◆ **What the exercise asks**
Would you copy out the whole listing exactly as given?

◆ **Extracted material**
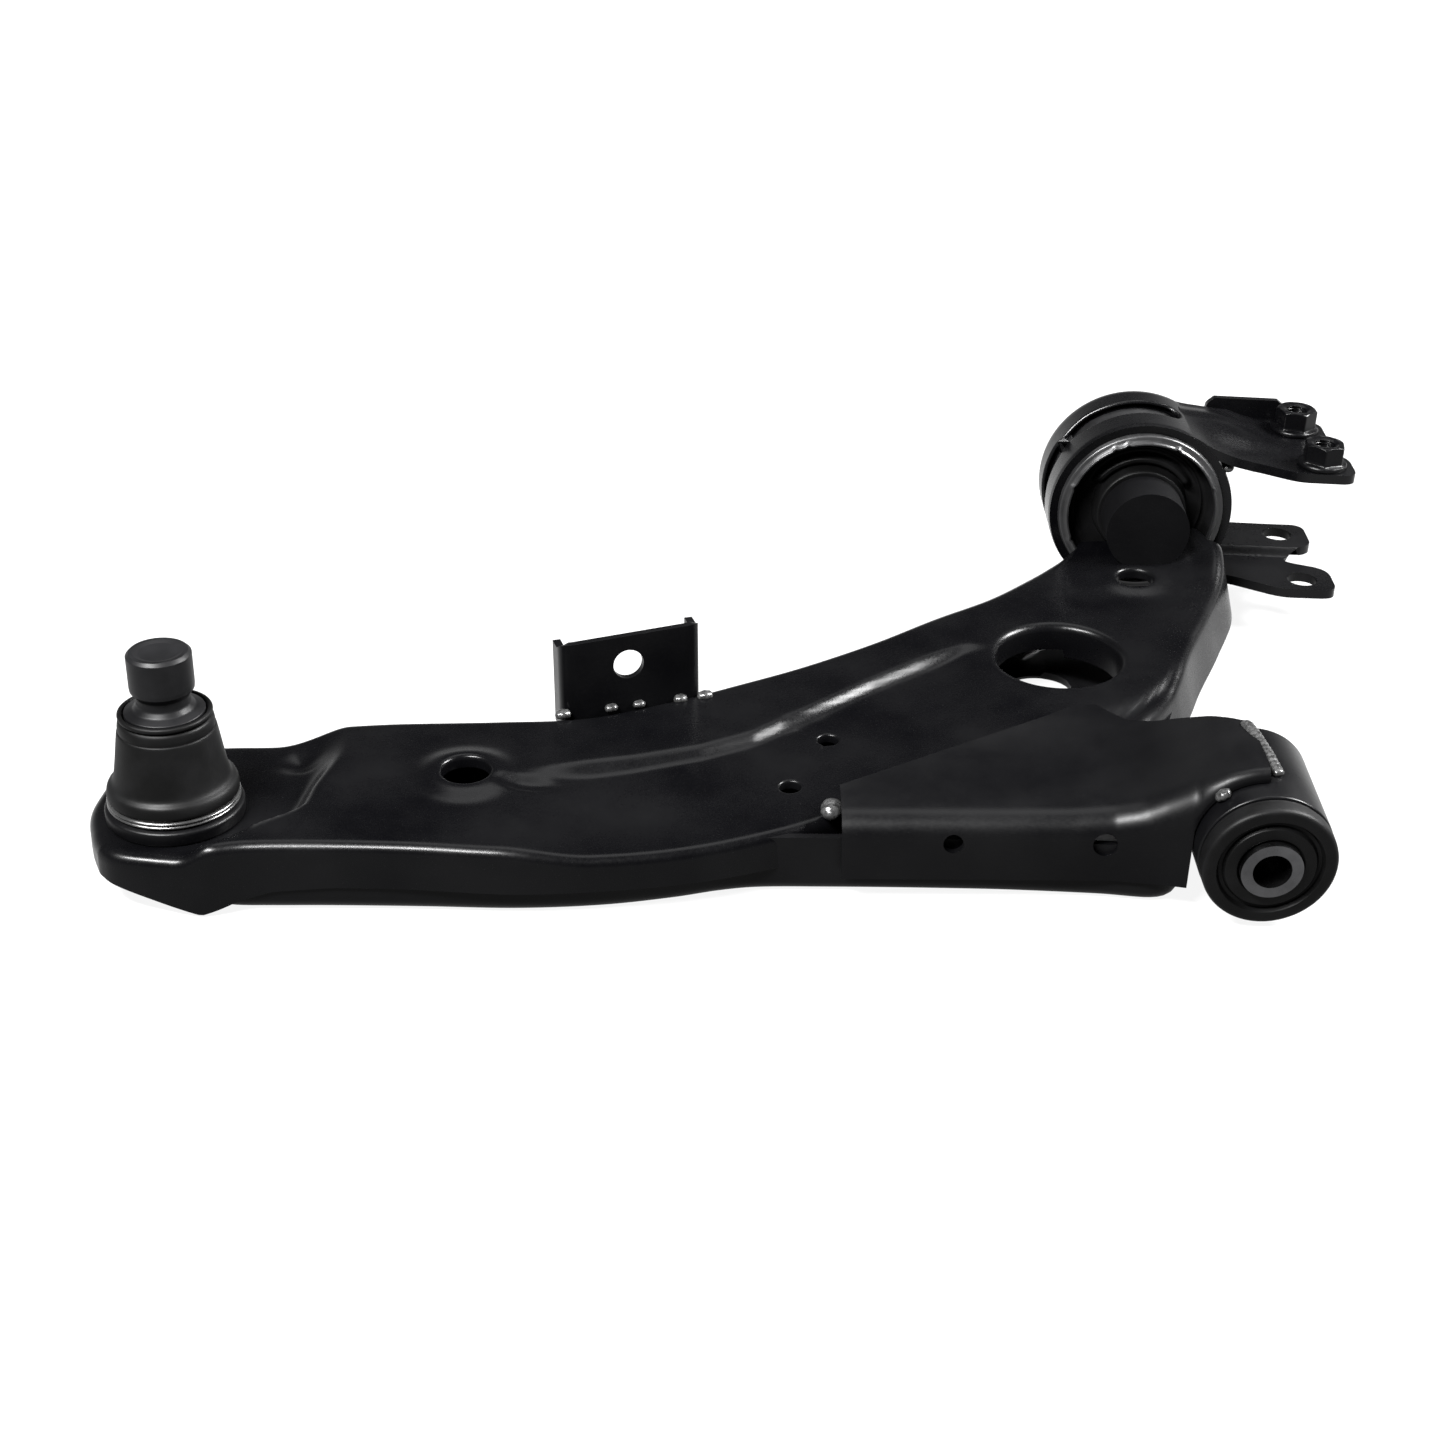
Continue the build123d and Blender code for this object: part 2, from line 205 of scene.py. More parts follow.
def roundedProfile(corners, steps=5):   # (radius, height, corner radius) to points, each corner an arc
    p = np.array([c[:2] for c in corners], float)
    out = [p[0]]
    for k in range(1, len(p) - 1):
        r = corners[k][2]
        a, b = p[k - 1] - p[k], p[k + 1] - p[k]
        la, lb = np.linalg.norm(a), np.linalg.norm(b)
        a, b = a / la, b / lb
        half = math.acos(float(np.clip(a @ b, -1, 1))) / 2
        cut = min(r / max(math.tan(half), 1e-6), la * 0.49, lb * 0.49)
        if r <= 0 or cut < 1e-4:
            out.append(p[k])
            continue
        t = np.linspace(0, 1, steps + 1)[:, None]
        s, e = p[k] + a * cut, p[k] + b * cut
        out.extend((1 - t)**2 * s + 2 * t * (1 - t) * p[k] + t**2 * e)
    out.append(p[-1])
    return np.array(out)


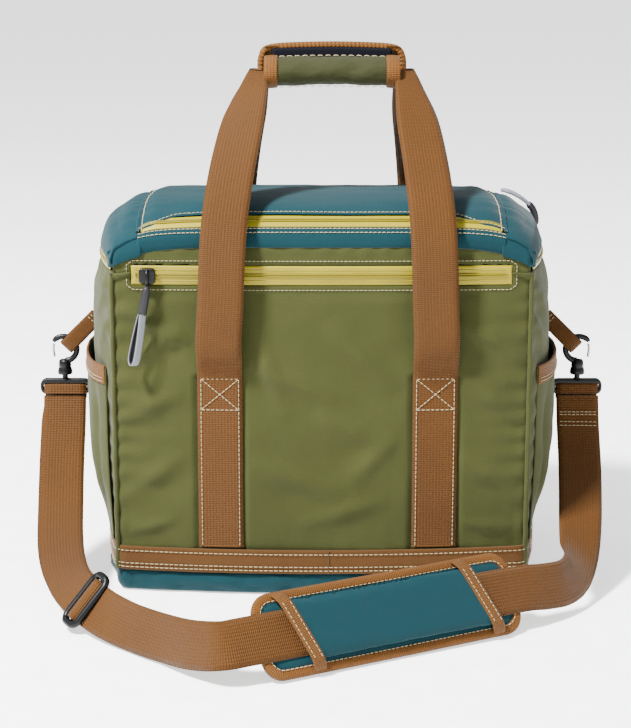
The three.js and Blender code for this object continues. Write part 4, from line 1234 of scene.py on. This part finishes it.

◆ **Solution**
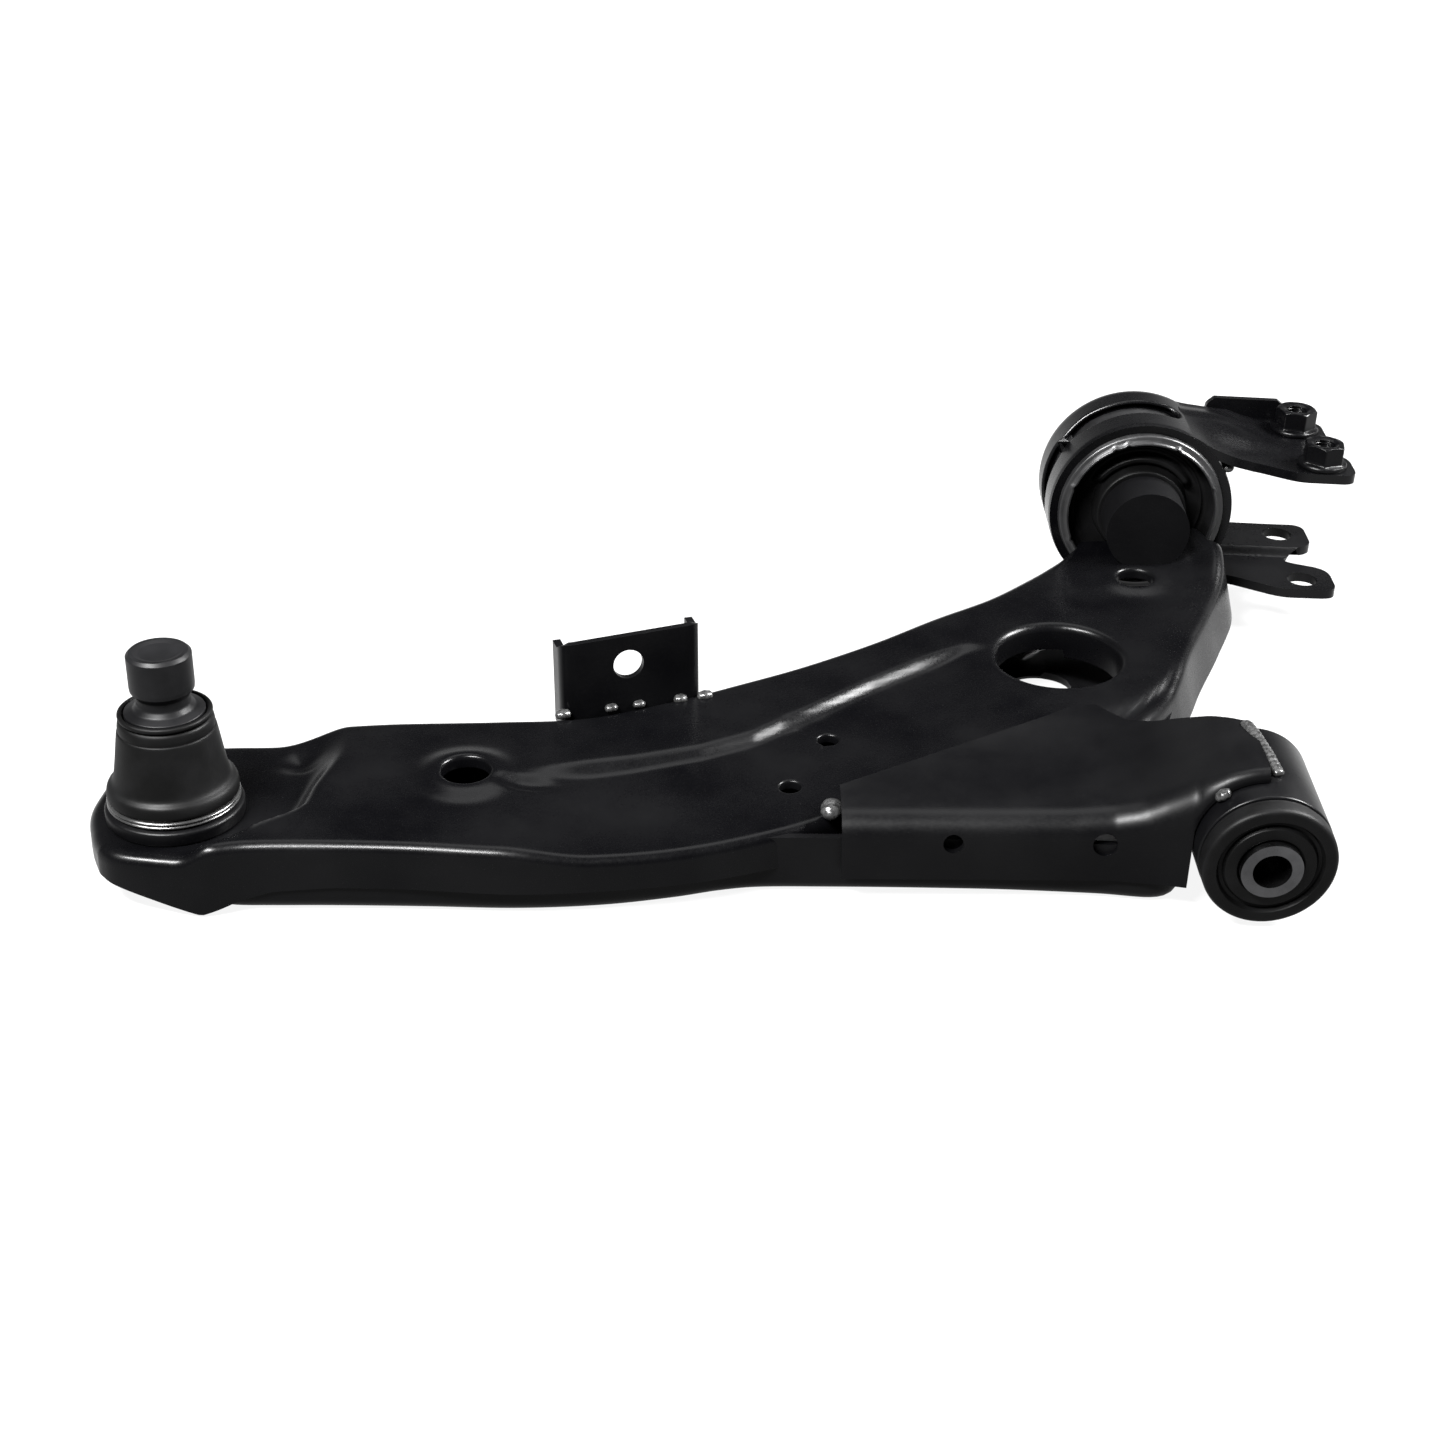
Continue the build123d and Blender code for this object: part 2, from line 205 of scene.py. More parts follow.
def roundedProfile(corners, steps=5):   # (radius, height, corner radius) to points, each corner an arc
    p = np.array([c[:2] for c in corners], float)
    out = [p[0]]
    for k in range(1, len(p) - 1):
        r = corners[k][2]
        a, b = p[k - 1] - p[k], p[k + 1] - p[k]
        la, lb = np.linalg.norm(a), np.linalg.norm(b)
        a, b = a / la, b / lb
        half = math.acos(float(np.clip(a @ b, -1, 1))) / 2
        cut = min(r / max(math.tan(half), 1e-6), la * 0.49, lb * 0.49)
        if r <= 0 or cut < 1e-4:
            out.append(p[k])
            continue
        t = np.linspace(0, 1, steps + 1)[:, None]
        s, e = p[k] + a * cut, p[k] + b * cut
        out.extend((1 - t)**2 * s + 2 * t * (1 - t) * p[k] + t**2 * e)
    out.append(p[-1])
    return np.array(out)


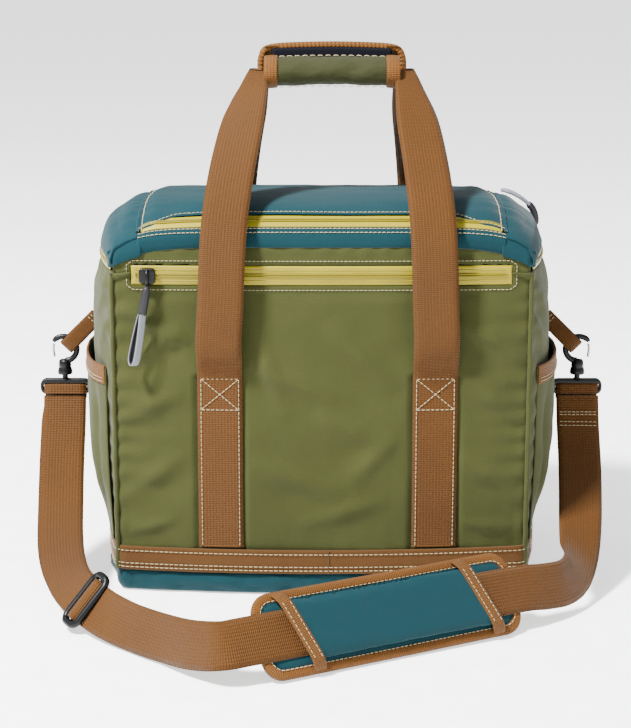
The three.js and Blender code for this object continues. Write part 4, from line 1234 of scene.py on. This part finishes it.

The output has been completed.